• CHALLENGE
Go from the first line to the line with "SNAP_TILT = 4.2" and return those lines verbatim, ends included.

[START SUPPLIED MATERIAL]

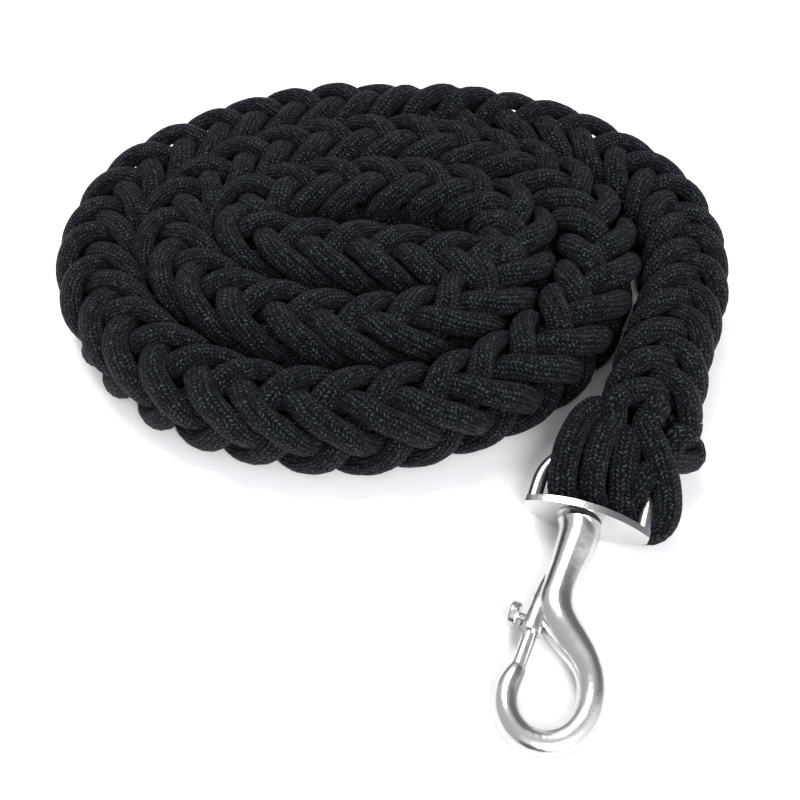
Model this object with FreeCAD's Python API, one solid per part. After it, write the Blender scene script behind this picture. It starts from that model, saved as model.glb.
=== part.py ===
"""Lead rope: a thick braided rope lying in a loose flat coil, with a swivelling bolt snap.

Millimetres, +Z up. The origin is on the ground, under the middle of the whole part. The snap lies
towards -Y with its hook flat on the ground, and the coil lies towards +Y and -X.
"""
import FreeCAD, Part
import math
import os

V = FreeCAD.Vector
UP = V(0, 0, 1)

# Rope
ROPE = 28.5                         # side of the braided rope's rounded-square section
CORD = 8.0                          # one cord of the braid, relaxed
LOOP_CORD = 0.81 * CORD             # the same cord, pulled flat round the eye

# Where the snap lies: the middle of the eye plate's inner face
SNAP_AT = V(90.73, -63.93, 9.35)
SNAP_TILT = 4.2                     # degrees, the hook's end lower than the eye

# The coil's place and turn, and the extreme points of its turns in its own axes: right, back, left,
# front, right and so on, from the outside inwards. A quarter ellipse joins each to the next.
COIL_CENTRE = V(2.65, 37.04, 0)
COIL_TURN = 15.5
COIL_EXTREMES = [
    (111, 2), (-4, 88), (-118, 0), (-20, -88.5),
    (78.5, 0), (-9, 61), (-90, 3), (-10, -51.5),
    (47, 0), (-2, 30.5),
]
POINTS_PER_QUARTER = 6
# The last stretch, from the coil's innermost turn round a hairpin to the free end, in the coil's axes
INNER_ROUTE = [
    (-20, 30), (-38, 28.5), (-53, 24.5), (-63.5, 15), (-63, 3),
    (-53, -5.5), (-40, -9), (-25, -10.5), (-7, -12.5), (15, -16),
    (36, -20),
]

# Route of the stretch from the cord loops to the coil, at the height of the rope's middle
LEAD_ROUTE = [
    (106.5, -27.0), (108.0, -15.0), (109.2, 0.0), (111.5, 16.5),
    (113.6, 33.5), (113.36, 53.2), (109.08, 68.63),
]

# Eye, in its own axes: the origin of the snap's axes, turned so that y is the swivel axis
EYE_TURN = -4.5                     # degrees about z, from the snap's own axes
EYE_BAR = 4.9                       # thickness of the eye's bar
EYE_X = 2.2                         # the eye's middle, a little to the stem's right
EYE_ARC_Y = 6.5                     # centre of the eye's round end
EYE_ARC_R = 17.7
PLATE_HALF_WIDTH = 20.0
PLATE_HALF_HEIGHT = 8.8
PLATE_TIP_HEIGHT = 2.4
PLATE_TOP = -0.6
PLATE_THICK = 2.4
DOME_DEPTH = 4.0                    # the plate's dome, round the stem
DOME_R = 26.0

# Swivel stem
STEM_R = 3.0
RUNNING_GAP = 0.05
FACE_GAP = 0.3
OVERRUN = 1.0                       # how far a cutting shape runs past the face it cuts
STEM_HEAD_R = 5.0
STEM_HEAD_THICK = 2.4
STEM_HEAD_ROUND = 1.1
STEM_ROOT = 8.0                     # how far the stem reaches down into the hook
HEAD_GROOVE = (2.4, 1.3)            # width and depth of the groove between the peened head's two lugs

# Hook: middle line (x, y) and bar radius, in the snap's own axes, from the swivel down the spine and
# round to the nose
HOOK_LINE = [
    (0.1, -4.3, 6.8), (0.4, -11.5, 6.3), (-1.1, -20.0, 5.5), (-2.4, -28.0, 5.5), (-1.1, -36.5, 6.0),
    (4.6, -43.2, 5.6), (9.8, -49.5, 4.6), (12.0, -57.0, 4.2), (10.9, -64.8, 4.0), (6.2, -71.2, 3.95),
    (-1.1, -73.6, 3.9), (-7.8, -71.0, 3.9), (-11.3, -64.8, 3.8), (-11.0, -58.6, 3.5), (-9.7, -54.4, 2.6),
]

# Barrel and plunger, along their own axis from the nose towards the eye
BOLT_FOOT = V(-9.7, -54.1, 0)
BOLT_LEAN = 8.1                     # degrees between the bolt's axis and the swivel axis
BOLT_R = 2.2
BARREL_R = 3.4
BARREL_END_R = 2.9
BARREL_START = 11.0                 # distance from the bolt's foot to the barrel's mouth
BORE_END = 25.0
BARREL_END = 26.0
TAPER_END = 32.0                    # where the barrel's end has run out into the neck
TAPER_END_R = 1.8
COLLAR_R = 3.75
COLLAR_LENGTH = 1.5
BOLT_LENGTH = 16.4
BOLT_TRAVEL = 6.5
KNOB_AT = 14.2                      # the knob's distance from the bolt's foot
KNOB_STEM_R = 1.5
KNOB_HEAD_R = 4.2
KNOB_HEAD_THICK = 3.2
KNOB_ROUND = 1.0
KNOB_REACH = 8.0                    # from the bolt's axis to the knob's outer face
SLOT_CLEAR = 0.3
SLOT_DEPTH = 12.0                   # more than the barrel's wall, so that the slot is open outside

# Spring
SPRING_R = 1.6
SPRING_WIRE_R = 0.2
SPRING_TURNS = 4
SPRING_END_GAP = 0.1

# Cord loops round the eye: angle of the loop round the eye's arc, from +y towards +x, how far its legs
# go straight out from the bar, and how far from the rope's middle they enter it
LOOPS = [(-32.0, 7.0, -11.6), (5.0, 6.0, -4.0), (41.0, 7.0, 2.2)]
SIDE_LOOP_Y = 6.2                   # the fourth loop, round the eye's right arm
SIDE_LOOP_REACH = 9.5
SIDE_LOOP_RISE = 9.0                # its legs turn towards the rope in two steps this far apart
SIDE_LOOP_SWAY = 0.5
SIDE_LOOP_ENTRY = 9.5
LOOP_OFFSET = EYE_BAR / 2 + LOOP_CORD / 2 + FACE_GAP
LEG_INTO_ROPE = 1.5
ARC_SHARE = 0.45                    # how much of the shorter run a corner's arc takes up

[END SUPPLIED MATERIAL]

• COMPLETE OUTPUT
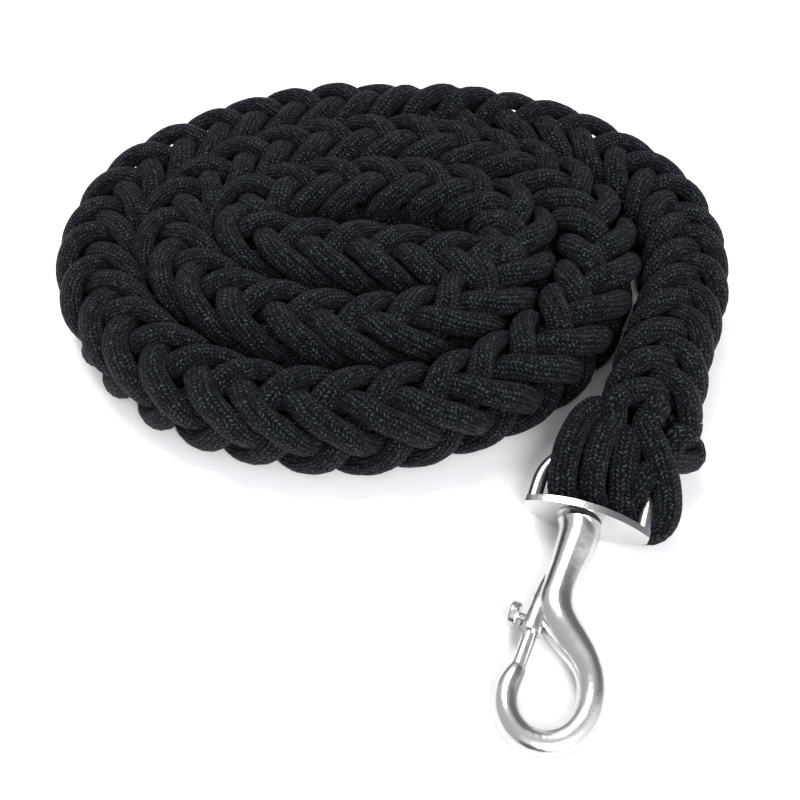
Model this object with FreeCAD's Python API, one solid per part. After it, write the Blender scene script behind this picture. It starts from that model, saved as model.glb.
=== part.py ===
"""Lead rope: a thick braided rope lying in a loose flat coil, with a swivelling bolt snap.

Millimetres, +Z up. The origin is on the ground, under the middle of the whole part. The snap lies
towards -Y with its hook flat on the ground, and the coil lies towards +Y and -X.
"""
import FreeCAD, Part
import math
import os

V = FreeCAD.Vector
UP = V(0, 0, 1)

# Rope
ROPE = 28.5                         # side of the braided rope's rounded-square section
CORD = 8.0                          # one cord of the braid, relaxed
LOOP_CORD = 0.81 * CORD             # the same cord, pulled flat round the eye

# Where the snap lies: the middle of the eye plate's inner face
SNAP_AT = V(90.73, -63.93, 9.35)
SNAP_TILT = 4.2                     # degrees, the hook's end lower than the eye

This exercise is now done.